Once you have a reverse mortgage, you receive payments from the lender. These payments can be obtained in various ways, such as a cash sum, monthly installments, or a credit line. While you continue living in your home, you do not need to make any payments on the loan. However, you are responsible for property taxes, homeowners insurance, and maintenance.

When you no longer live in the home, the loan becomes due. This can happen when you sell the house, move out, or pass away. At that point, the loan balance which includes the principal and accrued interest.

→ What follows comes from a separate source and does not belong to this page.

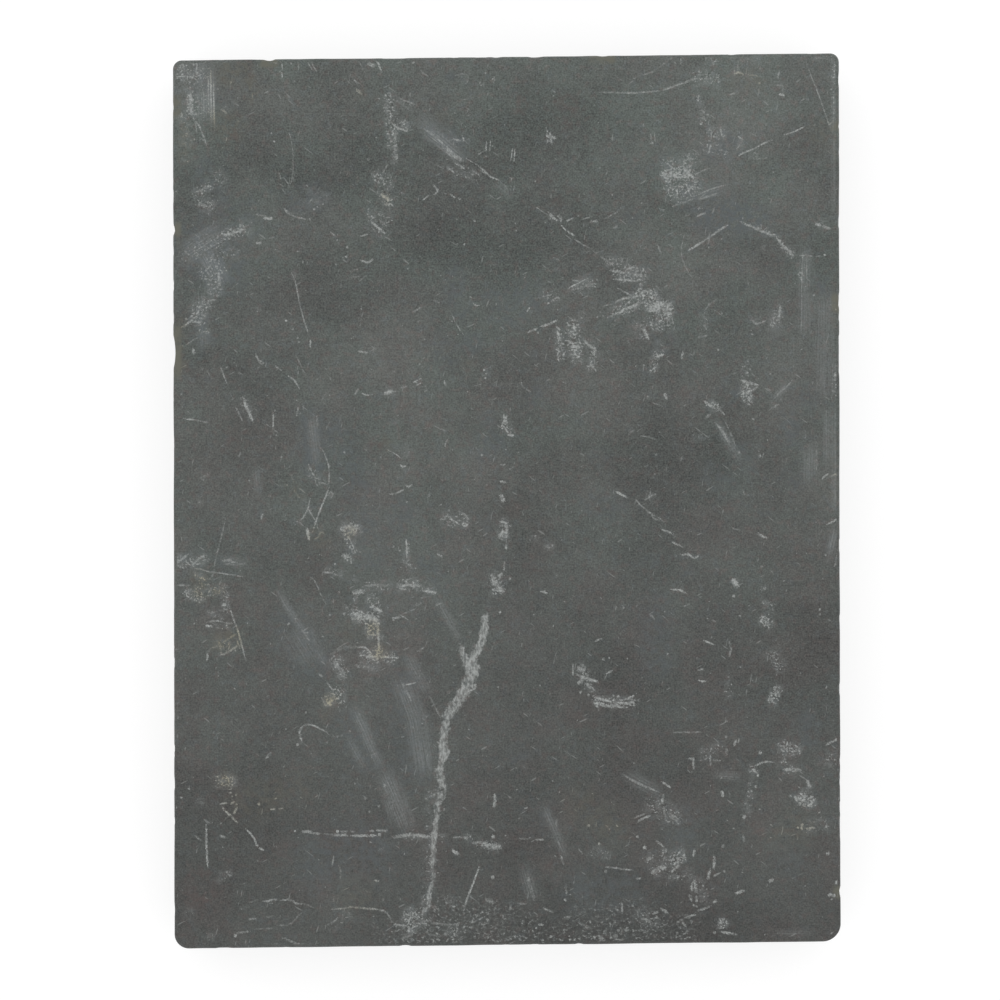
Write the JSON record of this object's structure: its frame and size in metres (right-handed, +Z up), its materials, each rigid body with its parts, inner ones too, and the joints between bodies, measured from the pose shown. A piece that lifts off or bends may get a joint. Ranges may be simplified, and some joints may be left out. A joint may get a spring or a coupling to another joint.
{
  "type": "leather tooling slab",
  "caption": "Flat dressed stone slab with eased, lightly chipped edges on stick-on rubber feet: a hard, heavy surface to stamp, carve and set hardware on.",
  "frame": {"origin": "on the surface that the feet stand on, under the middle of the slab", "axes": "+X across the slab to the right, +Y along its length away from the user, +Z up out of the working face"},
  "size_m": [0.2292, 0.3072, 0.0368],
  "materials": {
    "stone": "honed, scuffed and scratched",
    "foot_rubber": "matt moulded",
    "adhesive_foam": "matt foam"
  },
  "bodies": {
    "root": {"stone_slab": "stone", "foot_front_left": "foot_rubber", "foot_front_right": "foot_rubber", "foot_back_right": "foot_rubber", "foot_back_left": "foot_rubber", "adhesive_front_left": "adhesive_foam", "adhesive_front_right": "adhesive_foam", "adhesive_back_right": "adhesive_foam", "adhesive_back_left": "adhesive_foam"}
  },
  "joints": []
}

If the sale of the home doesn’t cover the entire balance, you or your heirs are not personally responsible for the shortfall, thanks to the non-recourse feature of most reverse mortgages. In such cases, the lender will typically look to the home’s value to recoup the remaining amount.

Who benefits most from this mortgage?

Reverse mortgages are best suited for individuals or couples who are retired or approaching retirement, own their homes outright, and want to enhance their financial security. Some people who may benefit the most include:

  1. Cash-Strapped Seniors: Those with limited savings or income can use a reverse mortgage to boost their income and finances.
  2. Aging in Place: Seniors who wish to remain in their homes for as long as possible may find reverse mortgages to help them afford aging-in-place modifications and healthcare expenses.
  3. Estate Planning: If you have no intention of leaving a substantial inheritance and would instead enjoy your home’s equity while alive, a reverse mortgage can provide that opportunity.

In conclusion, a reverse mortgage can be an extremely beneficial financial tool for specific individuals. Still, it’s essential to weigh the pros and cons to determine if it’s the right fit for your unique circumstances. Seek financial counsel to make an informed decision and ensure that a reverse mortgage aligns with your retirement goals and financial security.